_DATA ENTRIES_.
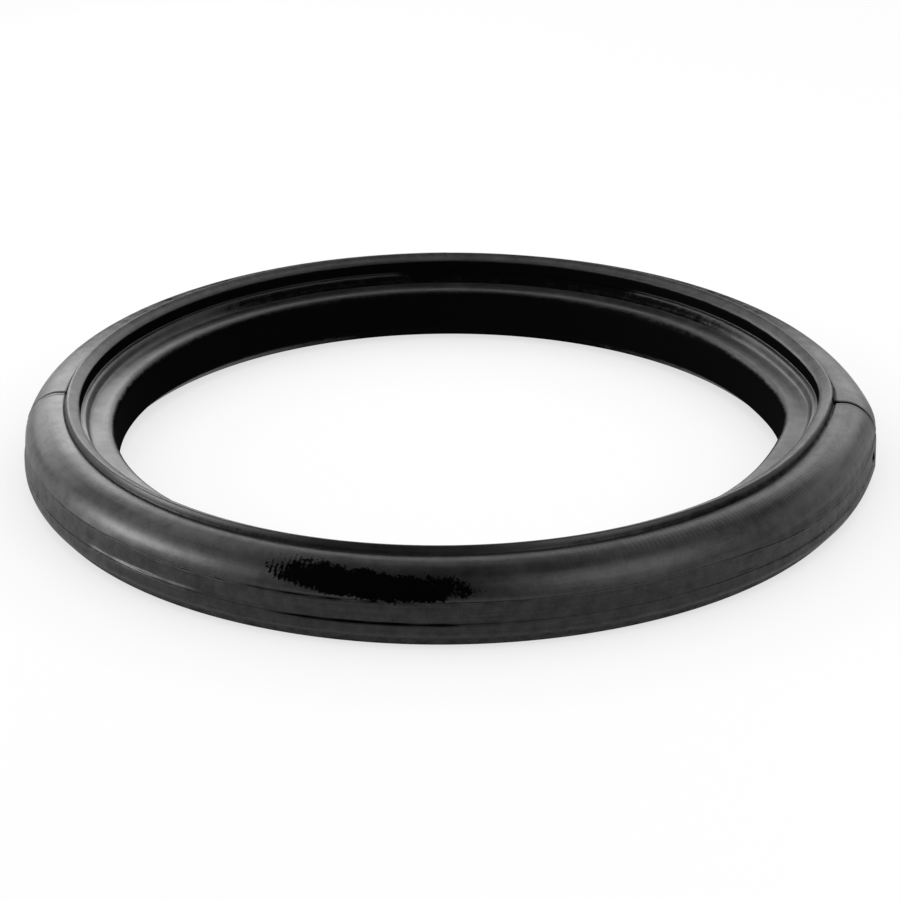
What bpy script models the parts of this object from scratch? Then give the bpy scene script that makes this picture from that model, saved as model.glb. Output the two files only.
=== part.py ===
# Flush pipe seal
#
# A moulded rubber ring that closes the gap between a flush pipe and the round
# inlet that the pipe is pushed into. It is one solid of revolution about +Z.
# The section is what makes it a seal. From the outside in it has:
#   a skirt and a band, stepped at the two lines where the mould parts,
#   a round bead that is squeezed against the inlet,
#   a narrow groove, and a thin crown that stands up behind it,
#   a fall from the crown in two steps, down to a flat ledge,
#   a soft lip under the ledge whose bore grips the pipe,
#   a foot, where the bore is narrowest, and a flare under it that guides the pipe in.
#
# Units are metres. The origin is the centre of the flat underside.

import bpy
import math
from mathutils import Vector

MM = 0.001

# Radial widths, from the bore outwards
BORE_RADIUS = 21.8 * MM       # at the foot, a little under the pipe's own radius
LIP_LEAN = 0.2 * MM           # how far the lip opens from the foot up to the ledge
LEDGE_WIDTH = 1.75 * MM
STEP_WIDTH = 0.3 * MM
WALL_DRAFT = 0.1 * MM         # slope of each short wall between ledge, step and crown
CROWN_WIDTH = 0.9 * MM
CREST_DRAFT = 0.1 * MM        # slope of the crown's outer wall
BEAD_SHOULDER = 0.6 * MM      # level strip on the bead, beside the groove
BEAD_FALL = 2.1 * MM          # from the level strip to the bead's widest place
PARTING_STEP = 0.05 * MM      # each mould line is a step outwards, going down
BAND_DRAFT = 0.08 * MM        # how far the band spreads between the two mould lines
SKIRT_TUCK = 0.75 * MM        # how far the skirt draws in to the underside
FOOT_FLARE = 1.1 * MM         # how far the underside starts outside the bore

# Heights, from the underside up over the bead to the crest
SKIRT_HEIGHT = 1.7 * MM
SKIRT_TUCK_HEIGHT = 0.85 * MM  # where the skirt starts to draw in
BAND_HEIGHT = 1.35 * MM
BEAD_HEIGHT = 1.95 * MM
GROOVE_DEPTH = 0.08 * MM
GROOVE_WIDTH = 0.16 * MM
CREST_HEIGHT = 0.5 * MM       # of the crest over the bead

# Drops, from the crest down into the bore
CROWN_FALL = 0.4 * MM
STEP_DROP = 0.8 * MM
LEDGE_DROP = 0.64 * MM
FOOT_HEIGHT = 1.0 * MM

# The bead's curve lies between a straight chamfer, 1, and a quarter ellipse, 2
BEAD_FULLNESS = 1.8
BEAD_POINTS = 11

# Radii of the rounded edges
CREST_ROUND = 0.10 * MM
GROOVE_ROUND = 0.08 * MM
CROWN_ROUND = 0.25 * MM
STEP_ROUND = 0.10 * MM
LIP_ROUND = 0.40 * MM
LEDGE_FILLET = 0.15 * MM
FOOT_ROUND = 0.15 * MM
EDGE_ROUND = 0.12 * MM
SKIRT_ROUND = 0.80 * MM

CORNER_SHARE = 0.45               # the most of a side that a rounded edge may take
ROUND_ANGLE = math.radians(30)    # the most that one facet of a rounded edge turns
STRAIGHT_ANGLE = math.radians(1)  # a corner that turns less than this stays a point
SEGMENTS = 96                     # round the ring

RUBBER_COLOR = (0.018, 0.018, 0.019, 1.0)
RUBBER_ROUGHNESS = 0.42


def clear_scene():
    for old in list(bpy.data.objects):
        bpy.data.objects.remove(old, do_unlink=True)


def rounded(before, corner, after, radius):
    """An arc of the given radius, tangent to both sides of a corner.

    Its tangent points lie radius * tan(half the turn) from the corner, but never
    further than a share of the shorter side, so that no edge eats its neighbour.
    """
    back = before - corner
    ahead = after - corner
    turn = math.pi - back.angle(ahead)
    if turn < STRAIGHT_ANGLE:
        return [corner]
    reach = min(radius * math.tan(turn / 2), CORNER_SHARE * min(back.length, ahead.length))
    start = corner + back.normalized() * reach
    end = corner + ahead.normalized() * reach
    arc_radius = reach / math.tan(turn / 2)
    inward = (back.normalized() + ahead.normalized()).normalized()
    centre = corner + inward * (arc_radius / math.cos(turn / 2))
    steps = max(1, math.ceil(turn / ROUND_ANGLE))
    arm = start - centre
    side = 1 if arm.angle_signed(end - centre) > 0 else -1
    points = []
    for step in range(steps + 1):
        angle = -side * turn * step / steps
        c, s = math.cos(angle), math.sin(angle)
        points.append(centre + Vector((arm.x * c - arm.y * s, arm.x * s + arm.y * c)))
    return points


def bead_curve(inner, outer, top, bottom):
    """A quarter of a superellipse, from the level top strip down to the widest place.

    x = inner + width * sin(t) ** (2 / fullness)
    z = bottom + height * cos(t) ** (2 / fullness), as t turns through a right angle
    """
    power = 2 / BEAD_FULLNESS
    points = []
    for step in range(BEAD_POINTS + 1):
        t = math.pi / 2 * step / BEAD_POINTS
        out = math.sin(t) ** power
        up = math.cos(t) ** power
        points.append(Vector((inner + (outer - inner) * out, bottom + (top - bottom) * up)))
    return points


def seal_section():
    """The closed section of the ring, as points (radius, height).

    It runs down the outer side from the crest, in along the underside, and up
    the bore and over the ledge, the step and the crown back to the crest.
    """
    lip_edge = BORE_RADIUS + LIP_LEAN
    ledge_outer = lip_edge + LEDGE_WIDTH
    step_inner = ledge_outer + WALL_DRAFT
    step_outer = step_inner + STEP_WIDTH
    crown_inner = step_outer + WALL_DRAFT
    crest = crown_inner + CROWN_WIDTH
    groove = crest + CREST_DRAFT
    shoulder = groove + BEAD_SHOULDER
    bead_outer = shoulder + BEAD_FALL
    band_outer = bead_outer + PARTING_STEP
    band_low = band_outer + BAND_DRAFT
    skirt_outer = band_low + PARTING_STEP

    upper_line = SKIRT_HEIGHT + BAND_HEIGHT
    bead_top = upper_line + BEAD_HEIGHT
    crest_top = bead_top + CREST_HEIGHT
    crown_low = crest_top - CROWN_FALL
    step_level = crown_low - STEP_DROP
    ledge_level = step_level - LEDGE_DROP

    # corners of the section, each with the radius that rounds it
    outer_corners = [
        (crest, crest_top, CREST_ROUND),
        (groove, bead_top - GROOVE_DEPTH, 0.0),
        (groove + GROOVE_WIDTH, bead_top, GROOVE_ROUND),
    ]
    inner_corners = [
        (band_outer, upper_line, 0.0),
        (band_low, SKIRT_HEIGHT, 0.0),
        (skirt_outer, SKIRT_HEIGHT, 0.0),
        (skirt_outer, SKIRT_TUCK_HEIGHT, SKIRT_ROUND),
        (skirt_outer - SKIRT_TUCK, 0.0, EDGE_ROUND),
        (BORE_RADIUS + FOOT_FLARE, 0.0, EDGE_ROUND),
        (BORE_RADIUS, FOOT_HEIGHT, FOOT_ROUND),
        (lip_edge, ledge_level, LIP_ROUND),
        (ledge_outer, ledge_level, LEDGE_FILLET),
        (step_inner, step_level, STEP_ROUND),
        (step_outer, step_level, LEDGE_FILLET),
        (crown_inner, crown_low, CROWN_ROUND),
    ]
    bead = [(p.x, p.y, 0.0) for p in bead_curve(shoulder, bead_outer, bead_top, upper_line)]

    corners = outer_corners + bead + inner_corners
    section = []
    for index, (x, z, radius) in enumerate(corners):
        corner = Vector((x, z))
        if radius == 0.0:
            section.append(corner)
            continue
        before = Vector(corners[index - 1][:2])
        after = Vector(corners[(index + 1) % len(corners)][:2])
        section.extend(rounded(before, corner, after, radius))
    return section


def rubber_material():
    rubber = bpy.data.materials.new("black_rubber")
    rubber.use_nodes = True
    shader = rubber.node_tree.nodes["Principled BSDF"]
    shader.inputs["Base Color"].default_value = RUBBER_COLOR
    shader.inputs["Roughness"].default_value = RUBBER_ROUGHNESS
    shader.inputs["Metallic"].default_value = 0.0
    return rubber


def seal_ring(collection):
    """Turns the section once round +Z, as the mould's own cavity was turned."""
    section = seal_section()
    count = len(section)
    mesh = bpy.data.meshes.new("seal_ring")
    points = [(p.x, 0.0, p.y) for p in section]
    edges = [(i, (i + 1) % count) for i in range(count)]
    mesh.from_pydata(points, edges, [])
    ring = bpy.data.objects.new("seal_ring", mesh)
    collection.objects.link(ring)

    turn = ring.modifiers.new("turn", "SCREW")
    turn.axis = "Z"
    turn.angle = 2 * math.pi
    turn.steps = SEGMENTS
    turn.render_steps = SEGMENTS
    turn.use_merge_vertices = True
    turn.merge_threshold = 0.000001
    turn.use_smooth_shade = True

    mesh.materials.append(rubber_material())
    return ring


def main():
    clear_scene()
    collection = bpy.data.collections.new("flush_pipe_seal")
    bpy.context.scene.collection.children.link(collection)
    seal_ring(collection)


main()
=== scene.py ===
# %% [markdown]
# # A flush pipe seal in black rubber
#
# The object is one moulded ring, 56 mm across, that seals a flush pipe into a
# round inlet. Everything that makes it a seal is in its section: a bead, a
# groove, a thin crown, two steps, a ledge and a soft lip. This lesson builds the
# ring as one numpy surface, gives it the marks that moulding leaves, and then
# makes its black rubber, its floor and its light.

# %% Load the measured model as a fixed frame
import math

import bpy
import numpy as np
from mathutils import Matrix, Vector


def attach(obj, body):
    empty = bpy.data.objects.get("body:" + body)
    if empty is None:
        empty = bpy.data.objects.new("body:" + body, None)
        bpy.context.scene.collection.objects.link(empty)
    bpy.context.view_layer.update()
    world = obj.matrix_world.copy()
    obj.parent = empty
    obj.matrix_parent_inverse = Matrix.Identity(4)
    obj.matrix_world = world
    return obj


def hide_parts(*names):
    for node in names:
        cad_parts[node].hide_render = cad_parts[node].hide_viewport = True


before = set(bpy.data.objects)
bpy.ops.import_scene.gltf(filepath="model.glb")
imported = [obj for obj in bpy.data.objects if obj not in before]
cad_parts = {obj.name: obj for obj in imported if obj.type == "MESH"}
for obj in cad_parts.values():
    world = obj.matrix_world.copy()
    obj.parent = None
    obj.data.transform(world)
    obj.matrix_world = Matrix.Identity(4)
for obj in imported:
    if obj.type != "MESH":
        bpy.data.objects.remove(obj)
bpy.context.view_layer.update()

MM = 0.001

# %% [markdown]
# ## The camera
#
# The ring is seen from a little above, by a long lens some 25 cm away, so its far
# side is only slightly smaller than its near side. The picture is rolled by less
# than half a degree. The camera could be aimed at the ring with a constraint, but
# the small sideways offsets would be lost, so its place is worked out from its
# own axes: across, up, and back from the ring.

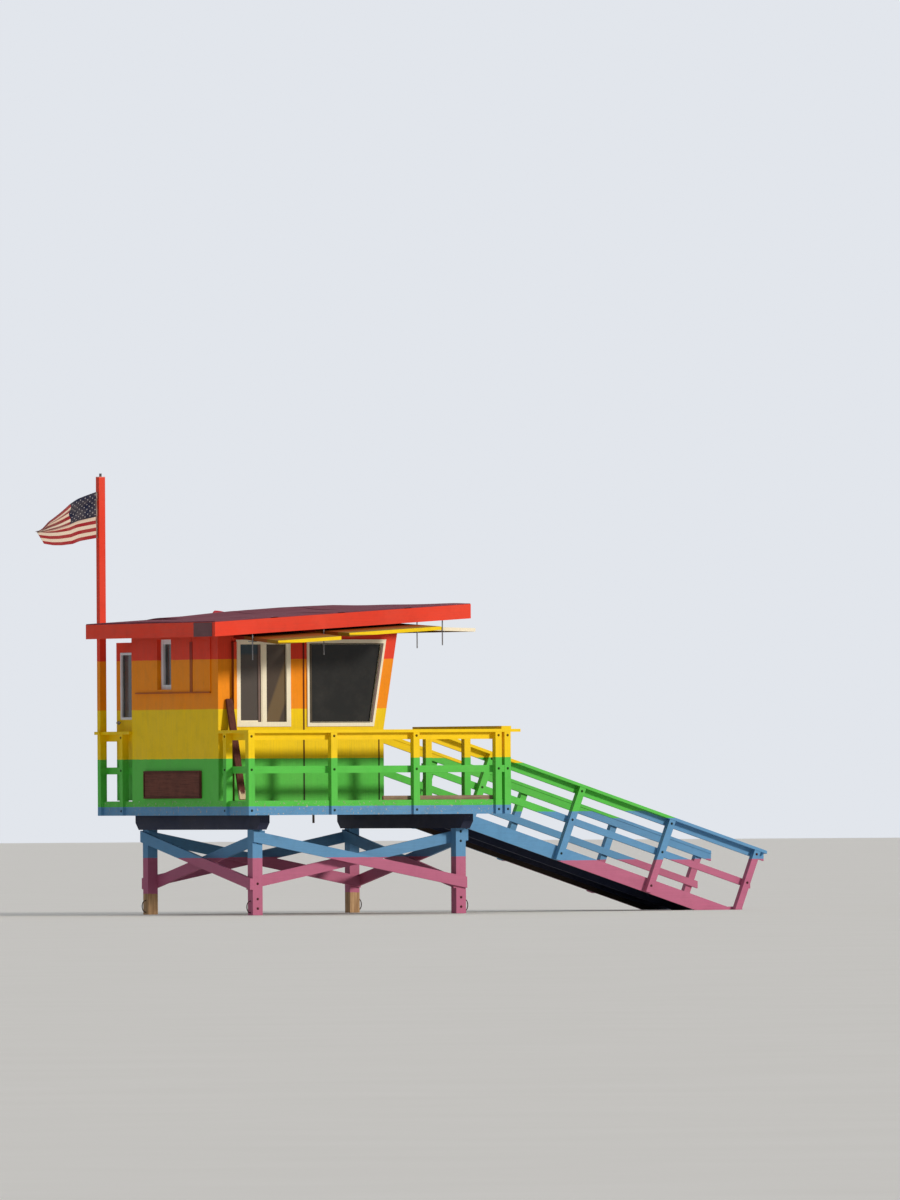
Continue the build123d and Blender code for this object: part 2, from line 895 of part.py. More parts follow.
def handle_side(face_x, way):
    """A lever handle on one face of the open leaf: a bar bent at a right angle, on a round rose."""
    _, _, _, y1, z0, _ = door_blank()
    y = y1 - handle_inset
    z = z0 + handle_height
    out = face_x + way * (handle_reach - handle_stem_radius)
    path = FilletPolyline((face_x, y, z), (out, y, z), (out, y - handle_lever_length, z), radius=handle_bend)
    section = Plane(origin=(face_x, y, z), z_dir=(way, 0, 0)) * Circle(handle_stem_radius)
    rose = Pos(face_x + way * handle_rose_depth / 2, y, z) * Rot(0, 90, 0)
    return rose * Cylinder(handle_rose_radius, handle_rose_depth) + sweep(section, path=path)


def hinge_heights():
    """Middles of the three hinges."""
    _, _, _, _, z0, z1 = door_blank()
    return z0 + hinge_inset, (z0 + z1) / 2, z1 - hinge_inset


def door_hardware():
    """Lever handles on both faces, and the knuckles and door plates of the hinges."""
    px, py = door_pin()
    x0, x1, y0, _, _, _ = door_blank()
    pieces = [handle_side(x0, -1), handle_side(x1, 1)]
    half = hinge_height / 2
    for z in hinge_heights():
        knuckle = Pos(px, py, z + (half + seat_gap) / 2) * Cylinder(hinge_radius, half - seat_gap)
        joined = block(x0 - hinge_plate, x0, py, py + hinge_plate_width, z + seat_gap, z + half)
        clear = py + hinge_radius + seat_gap
        below = block(x0 - hinge_plate, x0, clear, py + hinge_plate_width, z - half, z + seat_gap)
        pieces.append(knuckle + joined + below)
    return pieces


def jamb_plates():
    """The hinges' fixed plates on the left wall; the door's knuckles turn on top of theirs."""
    px, py = door_pin()
    x0 = px - hinge_plate_width
    y1 = cabin_left + hinge_plate
    half = hinge_height / 2
    plates = []
    for z in hinge_heights():
        knuckle = Pos(px, py, z - half / 2) * Cylinder(hinge_radius, half)
        joined = block(x0, px, cabin_left, y1, z - half, z)
        above = block(x0, px - hinge_radius - seat_gap, cabin_left, y1, z, z + half)
        plates.append(knuckle + joined + above)
    return plates


def flagpole():
    """The rear left corner post, which rises past the roof as the flagpole and ends in a knob."""
    y0 = deck_width - post_side
    above = block(0, post_side, y0, deck_width, deck_top, pole_top)
    lap_end = block(0, rim_out, y0, deck_width, rim_bottom, deck_top)
    lap_side = block(0, post_side, deck_width - rim_out, deck_width, rim_bottom, deck_top)
    knob = Pos(post_side / 2, deck_width - post_side / 2, pole_top + pole_knob_height / 2)
    knob = knob * Cylinder(pole_knob_radius, pole_knob_height)
    return [above + lap_end + lap_side + knob]


def flag():
    """The flag's hull in a light wind: full height at the pole, gathered and low at its free end."""
    y = deck_width - post_side / 2
    top = pole_top - flag_top_drop
    hoist = Pos(-seat_gap, y, top - flag_hoist / 2) * Rot(0, 90, 0)
    hoist = hoist * Rectangle(flag_hoist, flag_hoist_thickness)
    fly_z = top - flag_droop - flag_fly_height / 2
    fly = Pos(-flag_reach, y, fly_z) * Rot(0, 90, 0) * Rectangle(flag_fly_height, flag_fly_thickness)
    return [loft([hoist.face(), fly.face()])]


def stringer_outline():
    """One ramp stringer: plumb against the front rim, and flat on the sand as far as past the last post."""
    x0 = ramp_start - rim_out
    drop = stringer_depth / math.cos(math.radians(ramp_slope))
    nose = ramp_start + (deck_top - ramp_toe_height) / ramp_tan
    toe = max(last_ramp_post + ramp_toe_past, nose + ply)
    heel = ramp_start + (deck_top - drop) / ramp_tan
    return [
        (x0, ramp_line(x0) - drop),
        (heel, 0),
        (toe, 0),
        (toe, ramp_toe_height),
        (nose, ramp_toe_height),
        (ramp_start, deck_top),
        (x0, deck_top),
    ]


def ramp_inner_faces():
    """Inner faces of the ramp posts, right and left."""
    right = ramp_near_post + post_side / 2
    left = ramp_near_post + ramp_spread - post_side / 2
    return right, left


def both_ramp_sides(make):
    """A piece of the ramp's right side, made from two y planes, and the same piece on its left."""
    right, left = ramp_inner_faces()
    return [make(right, right + ply), make(left - ply, left)]


def ramp_stringers():
    """The ramp's two stringers."""
    outline = stringer_outline()
    return both_ramp_sides(lambda y0, y1: side_piece(outline, y0, y1))


def ramp_deck():
    """Boards across the ramp between the stringers, square to the slope, from the rim to the sand."""
    right, left = ramp_inner_faces()
    rad = math.radians(ramp_slope)
    along = (math.cos(rad), -math.sin(rad))
    down = (-math.sin(rad) * ply, -math.cos(rad) * ply)
    x0 = ramp_start - rim_out
    z0 = ramp_line(x0) - ramp_deck_drop
    first = ply * math.tan(rad)
    last = (z0 - ply * math.cos(rad)) / math.sin(rad)
    pitch = board_width + board_gap
    boards = []
    for i in range(int((last - first + board_gap) / pitch)):
        s0 = first + pitch * i
        a = (x0 + along[0] * s0, z0 + along[1] * s0)
        b = (a[0] + along[0] * board_width, a[1] + along[1] * board_width)
        outline = [a, b, (b[0] + down[0], b[1] + down[1]), (a[0] + down[0], a[1] + down[1])]
        boards.append(side_piece(outline, right + ply, left - ply))
    return boards


def ramp_strip(drop, depth, y0, y1):
    """A board on edge along the slope, from the rim to the sand, its top edge below the stringers'."""
    x0 = ramp_start - rim_out
    outline = [
        (x0, ramp_line(x0) - drop - depth),
        (ramp_start + (deck_top - drop - depth) / ramp_tan, 0),
        (ramp_start + (deck_top - drop) / ramp_tan, 0),
        (x0, ramp_line(x0) - drop),
    ]
    return side_piece(outline, y0, y1)


def ramp_bearers():
    """Ledgers on the stringers' inner faces and a spine between them, which carry the ramp's boards."""
    right, left = ramp_inner_faces()
    drop = ramp_deck_drop + ply / math.cos(math.radians(ramp_slope))
    middle = (right + left) / 2
    return [
        ramp_strip(drop, ledger_depth, right + ply, right + 2 * ply),
        ramp_strip(drop, ledger_depth, left - 2 * ply, left - ply),
        ramp_strip(drop, ramp_spine_depth, middle - ply / 2, middle + ply / 2),
    ]


def ramp_post_places():
    """How far past the front of the deck each pair of ramp posts stands, at the stringer's foot."""
    return [ramp_start + ramp_post_first + ramp_post_spacing * i for i in range(ramp_post_count)]


def ramp_post_outline(x):
    """A ramp post's outline: it leans down the ramp, from the stringer's lower edge to the cap."""
    drop = stringer_depth / math.cos(math.radians(ramp_slope))
    foot = max(0.0, ramp_line(x) - drop)
    half = post_side / 2 / math.cos(math.radians(ramp_post_lean))
    under = rail_height - ply / math.cos(math.radians(ramp_slope))

    def edge(offset_x, above, floor):
        """Where one edge of the post meets a line parallel to the ramp, or the floor level."""
        x0 = x + offset_x
        z = (ramp_line(x0, above) + foot * ramp_tan * post_tan) / (1 + ramp_tan * post_tan)
        z = max(floor, z)
        return x0 + (z - foot) * post_tan, z

    return [
        edge(-half, -drop, 0.0),
        edge(half, -drop, 0.0),
        edge(half, under, 0.0),
        edge(-half, under, 0.0),
    ]


def ramp_posts():
    """Leaning posts outside both stringers."""
    right, left = ramp_inner_faces()
    posts = []
    for x in ramp_post_places():
        outline = ramp_post_outline(x)
        posts.append(side_piece(outline, right - post_side, right))
        posts.append(side_piece(outline, left, left + post_side))
    return posts


def ramp_rails():
    """Top and mid rails on the inner faces of the ramp posts."""
    x0 = deck_depth - post_side
    tall = rail_depth / math.cos(math.radians(ramp_slope))
    under = rail_height - ply / math.cos(math.radians(ramp_slope))
    ends = (
        (under, last_ramp_post + ramp_rail_past),
        (mid_rail_height, last_ramp_post + ramp_mid_rail_past),
    )
    rails = []
    for above, x1 in ends:
        rails += both_ramp_sides(
            lambda y0, y1, a=above, x=x1: sloped_board(x0, x, lambda u: ramp_line(u, a), tall, y0, y1)
        )
    return rails


def ramp_caps():
    """Flat cap boards over the ramp posts and rails."""
    right, left = ramp_inner_faces()
    tall = ply / math.cos(math.radians(ramp_slope))
    x0, x1 = ramp_start, last_ramp_post + ramp_rail_past
    spans = (
        (right - post_side - cap_lip, right - post_side - cap_lip + cap_width),
        (left + post_side + cap_lip - cap_width, left + post_side + cap_lip),
    )
    return [sloped_board(x0, x1, lambda u: ramp_line(u, rail_height), tall, y0, y1) for y0, y1 in spans]


def loose_board():
    """A loose board that stands on the deck and leans on the right wall."""
    rad = math.radians(loose_board_lean)
    flat = block(0, rail_depth, -ply, 0, 0, loose_board_length)
    lift = ply * math.sin(rad)
    foot_y = cabin_right - loose_board_length * math.sin(rad)
    return [Pos(loose_board_start, foot_y, deck_top + lift) * Rot(-loose_board_lean, 0, 0) * flat]


NODES = [
    legs,
    beams,
    end_braces,
    side_braces,
    rim_ends,
    rim_sides,
    joists,
    deck_floor,
    deck_posts,
    rails_sides,
    rails_ends,
    caps_sides,
    caps_ends,
    rear_wall,
    right_wall_rear,
    right_wall_middle,
    right_wall_front,
    left_wall_jamb,
    left_wall_lintel,
    left_wall_front,
    front_wall_lower,
    front_wall_upper,
    window_frames_right,
    window_frames_front,
    window_frame_left,
    window_frame_rear,
    glass_right,
    glass_front,
    glass_left,
    glass_rear,
    rear_hatches,
    rear_ledge,
    roof_panel,
    fascia_ends,
    fascia_sides,
    rafters,
    shutters_right,
    shutter_left,
    shutter_front,
    shutter_rods,
    door_leaf,
    door_window_frame,
    door_glass,
    door_hardware,
    jamb_plates,
    flagpole,
    flag,
    ramp_stringers,
    ramp_deck,
    ramp_bearers,
    ramp_posts,
    ramp_rails,
    ramp_caps,
    loose_board,
]

made = {}
for maker in NODES:
    made[maker.__name__] = Compound([solid for piece in maker() for solid in piece.solids()])

box = Compound(list(made.values())).bounding_box()
to_origin = Pos(-(box.min.X + box.max.X) / 2, -(box.min.Y + box.max.Y) / 2, 0)

os.makedirs("parts", exist_ok=True)
for name, shape in made.items():
    export_step(to_origin * shape, f"parts/{name}.step")
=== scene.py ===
"""Looks of a beach lifeguard tower: paint in six bands of height on its timbers and plywood, a felted roof,
glazed sashes, a small flag on the corner pole, and the bolts, plates and trims that hold it together.

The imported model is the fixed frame, in metres with +Z up. Places are worked out from the rear right corner
of the deck, as the timbers are, and tower_point moves them into the model's frame.
"""

import math

import bpy
import numpy as np
from mathutils import Matrix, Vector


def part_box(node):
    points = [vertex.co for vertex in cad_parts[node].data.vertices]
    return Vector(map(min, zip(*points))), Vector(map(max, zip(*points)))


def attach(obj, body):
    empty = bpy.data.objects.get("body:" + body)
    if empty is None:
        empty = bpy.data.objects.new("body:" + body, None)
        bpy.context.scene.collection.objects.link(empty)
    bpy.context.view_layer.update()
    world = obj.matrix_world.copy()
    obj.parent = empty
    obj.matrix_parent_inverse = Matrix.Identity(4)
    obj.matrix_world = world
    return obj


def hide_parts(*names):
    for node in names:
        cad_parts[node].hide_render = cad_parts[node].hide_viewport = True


bl_info = {
    "name": "Lifeguard tower looks",
    "version": (1, 0, 0),
    "blender": (4, 5, 0),
    "location": "View3D > Sidebar > Tower",
    "description": "Paints a beach lifeguard tower and adds its flag, roofing, plaque, bolts and trims",
    "category": "Object",
}

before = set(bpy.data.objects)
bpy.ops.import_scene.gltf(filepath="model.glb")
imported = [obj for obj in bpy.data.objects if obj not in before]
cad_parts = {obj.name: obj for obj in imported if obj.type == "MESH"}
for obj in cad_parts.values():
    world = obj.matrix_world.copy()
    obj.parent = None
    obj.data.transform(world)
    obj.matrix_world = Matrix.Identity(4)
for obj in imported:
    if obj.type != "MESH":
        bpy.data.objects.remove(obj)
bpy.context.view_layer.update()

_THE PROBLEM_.
Copy verbatim the line that contains "Continue the build123d", the line that contains "return pieces", and all lines between them.

_COMPLETE OUTPUT_.
Continue the build123d and Blender code for this object: part 2, from line 895 of part.py. More parts follow.
def handle_side(face_x, way):
    """A lever handle on one face of the open leaf: a bar bent at a right angle, on a round rose."""
    _, _, _, y1, z0, _ = door_blank()
    y = y1 - handle_inset
    z = z0 + handle_height
    out = face_x + way * (handle_reach - handle_stem_radius)
    path = FilletPolyline((face_x, y, z), (out, y, z), (out, y - handle_lever_length, z), radius=handle_bend)
    section = Plane(origin=(face_x, y, z), z_dir=(way, 0, 0)) * Circle(handle_stem_radius)
    rose = Pos(face_x + way * handle_rose_depth / 2, y, z) * Rot(0, 90, 0)
    return rose * Cylinder(handle_rose_radius, handle_rose_depth) + sweep(section, path=path)


def hinge_heights():
    """Middles of the three hinges."""
    _, _, _, _, z0, z1 = door_blank()
    return z0 + hinge_inset, (z0 + z1) / 2, z1 - hinge_inset


def door_hardware():
    """Lever handles on both faces, and the knuckles and door plates of the hinges."""
    px, py = door_pin()
    x0, x1, y0, _, _, _ = door_blank()
    pieces = [handle_side(x0, -1), handle_side(x1, 1)]
    half = hinge_height / 2
    for z in hinge_heights():
        knuckle = Pos(px, py, z + (half + seat_gap) / 2) * Cylinder(hinge_radius, half - seat_gap)
        joined = block(x0 - hinge_plate, x0, py, py + hinge_plate_width, z + seat_gap, z + half)
        clear = py + hinge_radius + seat_gap
        below = block(x0 - hinge_plate, x0, clear, py + hinge_plate_width, z - half, z + seat_gap)
        pieces.append(knuckle + joined + below)
    return pieces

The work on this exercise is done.